WHAT YOU SHOULD DO
From the first line of the data below, repeat each line exactly until you reach the line with "const searchSteps = 30;"; include that line too.
####
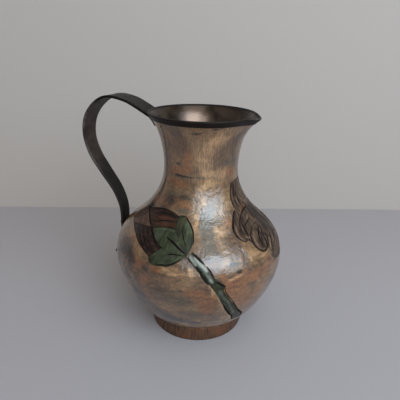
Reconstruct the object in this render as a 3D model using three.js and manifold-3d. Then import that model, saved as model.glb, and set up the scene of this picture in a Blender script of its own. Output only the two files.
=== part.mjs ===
// Engraved brass jug: a spun bowl and a flared neck joined at a seam, a folded rim with a pouring lip,
// a foot ring, a strap handle with its solder, and enamel fields let into the bowl's wall.
// Millimetres, +Z up. The lip points to +X and the handle to -X. The origin is the middle of the
// jug's bounding box, on the plane that the foot stands on.

import * as THREE from 'three';
import { mergeVertices } from 'three/addons/utils/BufferGeometryUtils.js';
import Module from 'manifold-3d';

const wasm = await Module();
wasm.setup();

// Body sizes
const seamHeight = 97.6;
const bowlWall = 1.6;
const neckWall = 1.4;
const startHeight = 7.8;
const floorHeight = 6.9;
const floorRadius = 22.4;
const fitGap = 0.3;
const weldReach = 0.0005;
const shortestEdge = 0.01;
const facetsRound = 48;
const bowlRings = 20;
const bowlInnerRings = 10;
const neckRings = 7;
const neckInnerRings = 5;
const searchSteps = 30;

// Rim and pouring lip
const bandHeight = 124.5;
const bandThickness = 0.65;
const bandProud = 0.3;
const neckRebate = bandThickness - bandProud + fitGap;
const lipReach = 2.4;
const lipDrop = 1.2;
const lipHalfAngle = 27;
const lipStartHeight = 112;
const rimHeight = 128;
const bandTopHeight = 127.5;
const bandUnderHeight = 127.15;
const bandRoundDrop = 0.1;
const bandRings = 3;
const neckEdgeHeight = 126.8;

// Foot ring
const footRadius = 27.9;
const footTopRadius = 26.9;
const footInnerRadius = 25.4;
const footSeatRadius = 24.6;
const footEdge = 0.5;
const footHeight = 8;
const footSeatDrop = 0.8;
const footCollarHeight = 6.6;
const footCollarRadius = 27;

// Strap handle
const strapThickness = 1.5;
const strapWidthTop = 15;
const strapWidthMiddle = 11.3;
const strapWidthEnd = 8.8;
const strapCorner = 0.45;
const strapSteps = 30;
const taperStart = 0.2;
const taperMiddle = 0.5;
const taperEnd = 0.85;
const upperSolderWidth = 13;
const lowerSolderWidth = 6;

// Enamel fields
const enamelDepth = 0.5;
const pocketDepth = enamelDepth + fitGap;
const enamelMargin = 0.3;
const pocketMargin = 0.05;
const pocketRise = 1;
const cutterReach = 8;
const sharpestCorner = 0.15;
const fieldStep = 3.6;
const meetingReach = 0.01;
const bloomAzimuth = 8;

const flat = (x, y) => new THREE.Vector2(x, y);
const degrees = THREE.MathUtils.degToRad;

// The jug's outside as one line of radius and height, from the foot to the rim
const outline = new THREE.CurvePath();
for (const corners of [
  [[25.5, startHeight], [36.8, 12.2], [48.4, 35.4], [48.4, 48]],
  [[48.4, 48], [48.4, 59], [43, 63.8], [35.9, 69.9]],
  [[35.9, 69.9], [28, 76.7], [20.6, 86.3], [20.6, 99.4]],
  [[20.6, 99.4], [20.6, 112], [25, 122.8], [29.4, bandTopHeight]],
]) {
  outline.add(new THREE.CubicBezierCurve(...corners.map(([radius, height]) => flat(radius, height))));
}

// Share of the outline's length at which it reaches a height
function shareAt(height) {
  let low = 0;
  let high = 1;
  for (let step = 0; step < searchSteps; step += 1) {
    const middle = (low + high) / 2;
    if (outline.getPoint(middle).y < height) {
      low = middle;
    } else {
      high = middle;
    }
  }
  return (low + high) / 2;
}

// Point of the outline, moved inwards square to the sheet by a depth
function wallPoint(share, depth) {
  const point = outline.getPoint(share);
  const along = outline.getTangent(share);
  return flat(point.x - along.y * depth, point.y + along.x * depth);
}

// Evenly spaced points of the wall between two heights
function wallStretch(fromHeight, toHeight, count, depth) {
  const from = shareAt(fromHeight);
  const to = shareAt(toHeight);
  const points = [];
  for (let index = 0; index <= count; index += 1) {
    points.push(wallPoint(from + ((to - from) * index) / count, depth));
  }
  return points;
}

// Indexed triangles with shared corners, without the slivers that a lathe leaves on its axis
function weld(geometry, reach = weldReach) {
  const bare = geometry.clone();
  bare.deleteAttribute('normal');
  bare.deleteAttribute('uv');
  const welded = mergeVertices(bare, reach);
  const corners = welded.index.array;
  const kept = [];
  for (let index = 0; index < corners.length; index += 3) {
    const [a, b, c] = corners.subarray(index, index + 3);
    if (a !== b && b !== c && c !== a) {
      kept.push(a, b, c);
    }
  }
  welded.setIndex(kept);
  return welded;
}

function toSolid(geometry, reach) {
  const welded = weld(geometry, reach);
  return new wasm.Manifold(new wasm.Mesh({
    numProp: 3,
    vertProperties: new Float32Array(welded.attributes.position.array),
    triVerts: new Uint32Array(welded.index.array),
  }));
}

// Geometry of a solid's largest body, which leaves out any sliver that a cut has made
function toGeometry(solid) {
  const [body] = solid.decompose().sort((one, other) => other.volume() - one.volume());
  const mesh = body.getMesh();
  const geometry = new THREE.BufferGeometry();
  geometry.setAttribute('position', new THREE.BufferAttribute(mesh.vertProperties, 3));
  geometry.setIndex(new THREE.BufferAttribute(mesh.triVerts, 1));
  return geometry;
}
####
RESULT OF THIS TASK
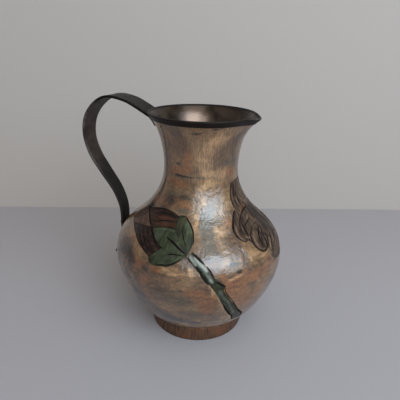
Reconstruct the object in this render as a 3D model using three.js and manifold-3d. Then import that model, saved as model.glb, and set up the scene of this picture in a Blender script of its own. Output only the two files.
=== part.mjs ===
// Engraved brass jug: a spun bowl and a flared neck joined at a seam, a folded rim with a pouring lip,
// a foot ring, a strap handle with its solder, and enamel fields let into the bowl's wall.
// Millimetres, +Z up. The lip points to +X and the handle to -X. The origin is the middle of the
// jug's bounding box, on the plane that the foot stands on.

import * as THREE from 'three';
import { mergeVertices } from 'three/addons/utils/BufferGeometryUtils.js';
import Module from 'manifold-3d';

const wasm = await Module();
wasm.setup();

// Body sizes
const seamHeight = 97.6;
const bowlWall = 1.6;
const neckWall = 1.4;
const startHeight = 7.8;
const floorHeight = 6.9;
const floorRadius = 22.4;
const fitGap = 0.3;
const weldReach = 0.0005;
const shortestEdge = 0.01;
const facetsRound = 48;
const bowlRings = 20;
const bowlInnerRings = 10;
const neckRings = 7;
const neckInnerRings = 5;
const searchSteps = 30;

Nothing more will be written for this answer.